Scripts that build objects
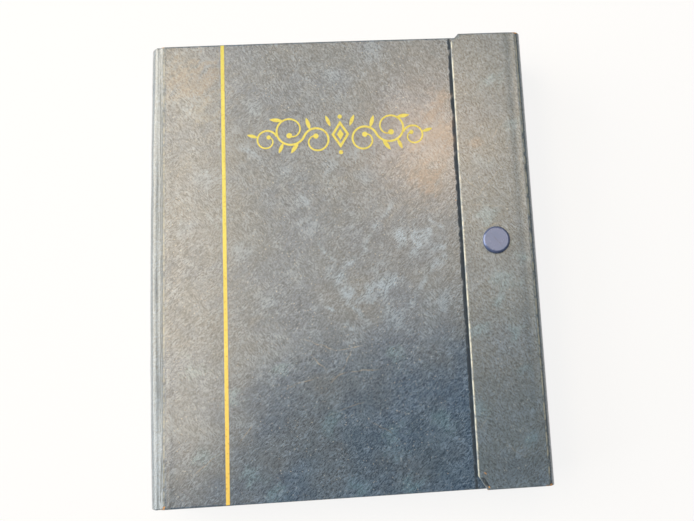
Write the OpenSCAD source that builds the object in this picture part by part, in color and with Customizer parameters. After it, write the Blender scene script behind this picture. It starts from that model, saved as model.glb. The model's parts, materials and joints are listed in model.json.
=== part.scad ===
// Ring-bound stamp album with a wrap-round closing flap and a press stud.
//
// It lies closed on its back cover: +X runs from the spine to the fore edge, +Y towards the head,
// and +Z is up through the front cover. The origin is at the middle of the underside.
// The case is five stiff panels (back, spine, front, fore edge, flap) joined by four bare strips of
// leatherette that roll round the corners, so it opens out flat.

/* [Case] */
// Height of the covers, tail to head
cover_h = 254; // [210:1:310]
// Width of the closed case, spine face to fore-edge face
case_w = 212; // [175:1:260]
// Thickness of the greyboard in each panel
board_t = 2; // [1.5:0.1:3]
// Thickness of the leatherette
skin_t = 0.5; // [0.3:0.05:0.8]
// Thickness of the lining sheets
lining_t = 0.25; // [0.15:0.05:0.5]
// How far the leatherette turns in over each board's inner face
turn_in = 12; // [9:0.5:14]
// How far each lining sheet laps over the turned-in leatherette
lining_lap = 7; // [3:0.5:8]
// Radius of the panel corners
corner_r = 3; // [1.5:0.25:5]

/* [Hinges] */
// Radius of the rolled leatherette at the two spine corners
spine_roll = 8; // [6:0.25:10]
// Radius of the rolled leatherette at the two fore-edge corners
flap_roll = 4.5; // [4:0.25:6]

/* [Flap] */
// Width of the flap over the front cover, fore-edge face to free edge
flap_w = 40.5; // [36:0.5:60]
// How much shorter the flap is than the covers, at its tail end
flap_tail_inset = 0; // [0:0.5:6]
// Width of the cut corners on the flap's free edge
flap_cut_w = 4.5; // [2:0.25:8]
// Length of the cut corner at the head
flap_cut_head = 5; // [2:0.25:12]
// Length of the cut corner at the tail
flap_cut_tail = 7.5; // [2:0.25:12]
// Room between the front cover and the flap, which the press stud fills
flap_lift = 2.4; // [2.2:0.1:3.5]
// Gap between the front cover's fore edge and the fore-edge panel
fore_edge_gap = 1.5; // [1:0.1:3]

/* [Press stud] */
// Diameter of the cap
cap_d = 15; // [12:0.5:18]
// Height of the cap above the flap
cap_h = 2.2; // [1.5:0.1:3]
// Distance from the flap's free edge to the cap's centre
snap_inset = 18.2; // [12:0.2:22]
// Distance from the covers' mid-height up to the cap's centre
snap_up = 5.4; // [-40:0.2:40]
// Diameter of the stud's boss
stud_d = 4.6; // [4:0.1:5.5]
// Diameter of the flanges of the stud, socket and eyelet
flange_d = 11; // [9.5:0.5:12]
// Diameter of the cap's post and of the stud's shank
post_d = 3.6; // [3:0.1:4]
// Thickness of the pressed sheet in the stud's flange and the eyelet
flange_t = 0.4; // [0.3:0.05:0.5]
// Radial room between the stud's boss and the socket
snap_play = 0.35; // [0.3:0.05:0.5]

/* [Gold foil] */
// Distance from the spine face to the middle of the gold rule
rule_x = 41; // [30:0.5:55]
// Width of the gold rule
rule_w = 2; // [1:0.1:3]
// Thickness of the foil
foil_t = 0.1; // [0.05:0.01:0.2]
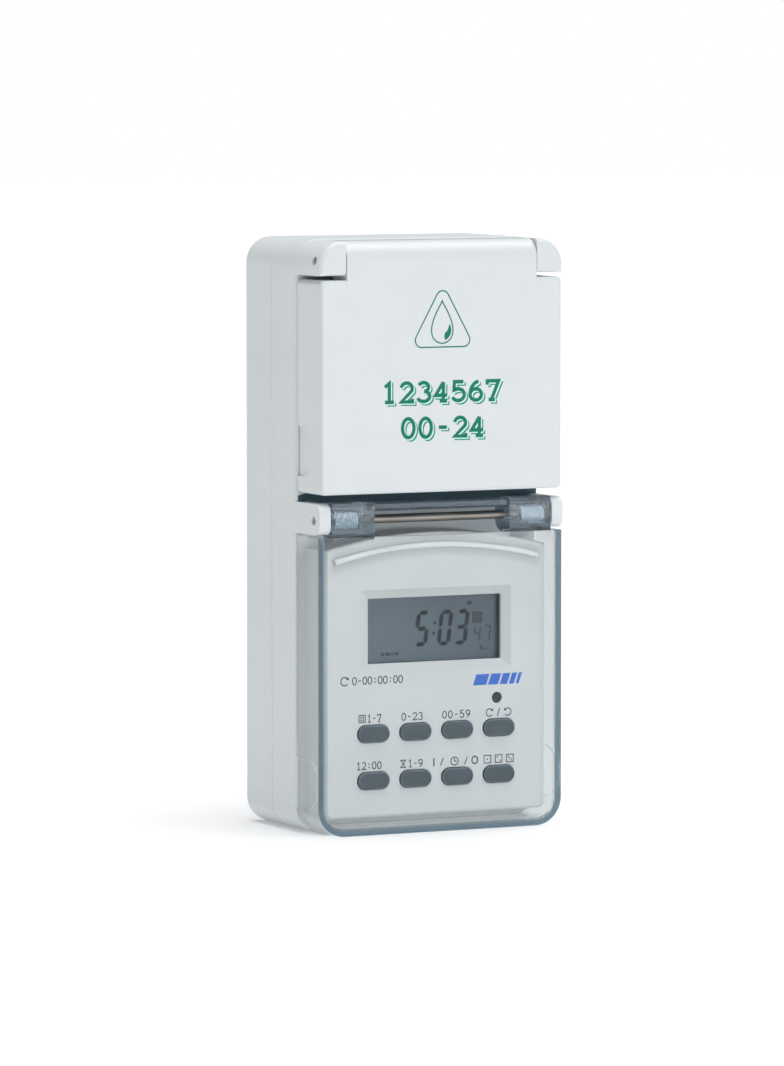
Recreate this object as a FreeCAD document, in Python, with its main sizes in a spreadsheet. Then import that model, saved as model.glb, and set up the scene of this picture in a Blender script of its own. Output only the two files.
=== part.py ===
import FreeCAD, Part
import Sketcher
import math
import os

# Weatherproof plug-in digital timer socket.
# Row frame: millimetres, origin on the plug axis at the rear face of the housing,
# +Y towards the wall outlet (out of the back), -Y towards the covers, +Z up.

doc = FreeCAD.newDocument("timer_socket")
Vector = FreeCAD.Vector
sheet = doc.addObject("Spreadsheet::Sheet", "Sizes")


class Size:
    """A number together with the spreadsheet expression that gives it."""

    def __init__(self, value, text):
        self.value = float(value)
        self.text = text

    @staticmethod
    def of(other):
        if isinstance(other, Size):
            return other
        return Size(other, repr(float(other)))

    def __add__(self, other):
        other = Size.of(other)
        return Size(self.value + other.value, "(%s + %s)" % (self.text, other.text))

    __radd__ = __add__

    def __sub__(self, other):
        other = Size.of(other)
        return Size(self.value - other.value, "(%s - %s)" % (self.text, other.text))

    def __rsub__(self, other):
        return Size.of(other) - self

    def __mul__(self, other):
        other = Size.of(other)
        return Size(self.value * other.value, "(%s * %s)" % (self.text, other.text))

    __rmul__ = __mul__

    def __truediv__(self, other):
        other = Size.of(other)
        return Size(self.value / other.value, "(%s / %s)" % (self.text, other.text))

    def __neg__(self):
        return Size(-self.value, "(0 - %s)" % self.text)

    def __lt__(self, other):
        return self.value < Size.of(other).value


row = 0


def size(alias, value):
    """One named size in the sheet."""
    global row
    row += 1
    cell = "B%d" % row
    sheet.set("A%d" % row, alias)
    sheet.set(cell, "%g" % value)
    sheet.setAlias(cell, alias)
    return Size(value, "Sizes." + alias)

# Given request
Restate the records, all of them, precisely as written.

# Result for this task
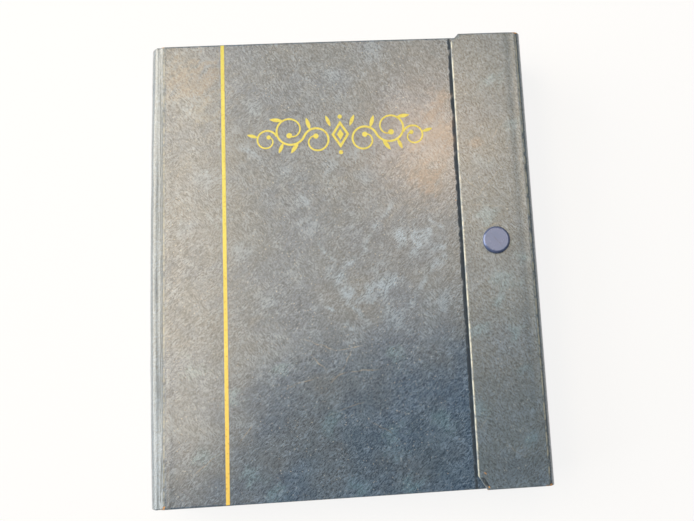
Write the OpenSCAD source that builds the object in this picture part by part, in color and with Customizer parameters. After it, write the Blender scene script behind this picture. It starts from that model, saved as model.glb. The model's parts, materials and joints are listed in model.json.
=== part.scad ===
// Ring-bound stamp album with a wrap-round closing flap and a press stud.
//
// It lies closed on its back cover: +X runs from the spine to the fore edge, +Y towards the head,
// and +Z is up through the front cover. The origin is at the middle of the underside.
// The case is five stiff panels (back, spine, front, fore edge, flap) joined by four bare strips of
// leatherette that roll round the corners, so it opens out flat.

/* [Case] */
// Height of the covers, tail to head
cover_h = 254; // [210:1:310]
// Width of the closed case, spine face to fore-edge face
case_w = 212; // [175:1:260]
// Thickness of the greyboard in each panel
board_t = 2; // [1.5:0.1:3]
// Thickness of the leatherette
skin_t = 0.5; // [0.3:0.05:0.8]
// Thickness of the lining sheets
lining_t = 0.25; // [0.15:0.05:0.5]
// How far the leatherette turns in over each board's inner face
turn_in = 12; // [9:0.5:14]
// How far each lining sheet laps over the turned-in leatherette
lining_lap = 7; // [3:0.5:8]
// Radius of the panel corners
corner_r = 3; // [1.5:0.25:5]

/* [Hinges] */
// Radius of the rolled leatherette at the two spine corners
spine_roll = 8; // [6:0.25:10]
// Radius of the rolled leatherette at the two fore-edge corners
flap_roll = 4.5; // [4:0.25:6]

/* [Flap] */
// Width of the flap over the front cover, fore-edge face to free edge
flap_w = 40.5; // [36:0.5:60]
// How much shorter the flap is than the covers, at its tail end
flap_tail_inset = 0; // [0:0.5:6]
// Width of the cut corners on the flap's free edge
flap_cut_w = 4.5; // [2:0.25:8]
// Length of the cut corner at the head
flap_cut_head = 5; // [2:0.25:12]
// Length of the cut corner at the tail
flap_cut_tail = 7.5; // [2:0.25:12]
// Room between the front cover and the flap, which the press stud fills
flap_lift = 2.4; // [2.2:0.1:3.5]
// Gap between the front cover's fore edge and the fore-edge panel
fore_edge_gap = 1.5; // [1:0.1:3]

/* [Press stud] */
// Diameter of the cap
cap_d = 15; // [12:0.5:18]
// Height of the cap above the flap
cap_h = 2.2; // [1.5:0.1:3]
// Distance from the flap's free edge to the cap's centre
snap_inset = 18.2; // [12:0.2:22]
// Distance from the covers' mid-height up to the cap's centre
snap_up = 5.4; // [-40:0.2:40]
// Diameter of the stud's boss
stud_d = 4.6; // [4:0.1:5.5]
// Diameter of the flanges of the stud, socket and eyelet
flange_d = 11; // [9.5:0.5:12]
// Diameter of the cap's post and of the stud's shank
post_d = 3.6; // [3:0.1:4]
// Thickness of the pressed sheet in the stud's flange and the eyelet
flange_t = 0.4; // [0.3:0.05:0.5]
// Radial room between the stud's boss and the socket
snap_play = 0.35; // [0.3:0.05:0.5]

/* [Gold foil] */
// Distance from the spine face to the middle of the gold rule
rule_x = 41; // [30:0.5:55]
// Width of the gold rule
rule_w = 2; // [1:0.1:3]
// Thickness of the foil
foil_t = 0.1; // [0.05:0.01:0.2]
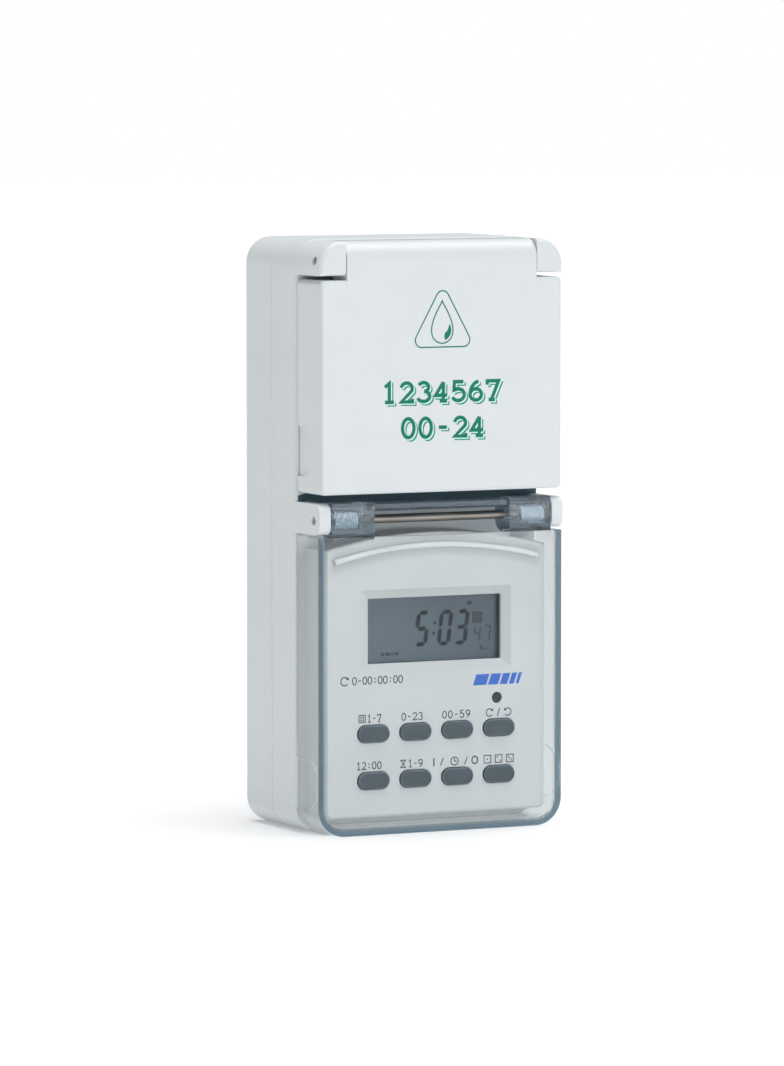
Recreate this object as a FreeCAD document, in Python, with its main sizes in a spreadsheet. Then import that model, saved as model.glb, and set up the scene of this picture in a Blender script of its own. Output only the two files.
=== part.py ===
import FreeCAD, Part
import Sketcher
import math
import os

# Weatherproof plug-in digital timer socket.
# Row frame: millimetres, origin on the plug axis at the rear face of the housing,
# +Y towards the wall outlet (out of the back), -Y towards the covers, +Z up.

doc = FreeCAD.newDocument("timer_socket")
Vector = FreeCAD.Vector
sheet = doc.addObject("Spreadsheet::Sheet", "Sizes")


class Size:
    """A number together with the spreadsheet expression that gives it."""

    def __init__(self, value, text):
        self.value = float(value)
        self.text = text

    @staticmethod
    def of(other):
        if isinstance(other, Size):
            return other
        return Size(other, repr(float(other)))

    def __add__(self, other):
        other = Size.of(other)
        return Size(self.value + other.value, "(%s + %s)" % (self.text, other.text))

    __radd__ = __add__

    def __sub__(self, other):
        other = Size.of(other)
        return Size(self.value - other.value, "(%s - %s)" % (self.text, other.text))

    def __rsub__(self, other):
        return Size.of(other) - self

    def __mul__(self, other):
        other = Size.of(other)
        return Size(self.value * other.value, "(%s * %s)" % (self.text, other.text))

    __rmul__ = __mul__

    def __truediv__(self, other):
        other = Size.of(other)
        return Size(self.value / other.value, "(%s / %s)" % (self.text, other.text))

    def __neg__(self):
        return Size(-self.value, "(0 - %s)" % self.text)

    def __lt__(self, other):
        return self.value < Size.of(other).value


row = 0


def size(alias, value):
    """One named size in the sheet."""
    global row
    row += 1
    cell = "B%d" % row
    sheet.set("A%d" % row, alias)
    sheet.set(cell, "%g" % value)
    sheet.setAlias(cell, alias)
    return Size(value, "Sizes." + alias)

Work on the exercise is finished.